Room 10 is a living room in 1965, based on houses built in Highgate, about 1958. Town houses built in the 1950s and early 60s were modernist, two or three storeys high. Space was maximized with open plan living areas. Stairs could be in a corner of the living room. Not all the spaces in the house were defined for specific purposes. Having the kitchen next to the living room enabled constant contact with family and friends. White walls reigned, together with lightweight rugs and curtains, houseplants and low coffee tables. Scandinavian furniture, characterized as functional design for everyone, complemented the architecture. Devoid of the oppressive sense of luxury and opulence, it was unembellished, symmetrical, made with light wood – beech or ash. Room 11 is a loft style apartment, ultra fashionable nowadays and which reflects the ‘Minimalist’ townhouse interior décor theme.

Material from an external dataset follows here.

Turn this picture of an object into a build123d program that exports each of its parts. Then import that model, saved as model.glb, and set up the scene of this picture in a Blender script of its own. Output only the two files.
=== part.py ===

What we come to realise as we walk through the Geffrye is that modern interior settings, given the nature of late 20th- and 21st-century culture, are no longer so ‘class’ directed. Social mobility has done away with class-based interior design. One’s resources, lifestyle, and senses of style and individualism determine content. We mix Ikea – low budget furniture – with bespoke furniture. Wealthy purchasers may be media supremos who grew up on social housing estates. People with centuries of accumulated wealth may live in tiny damp flats with books piled on the floor and moth eaten armchairs. What will the Geffrye will feature in 100 years’ time?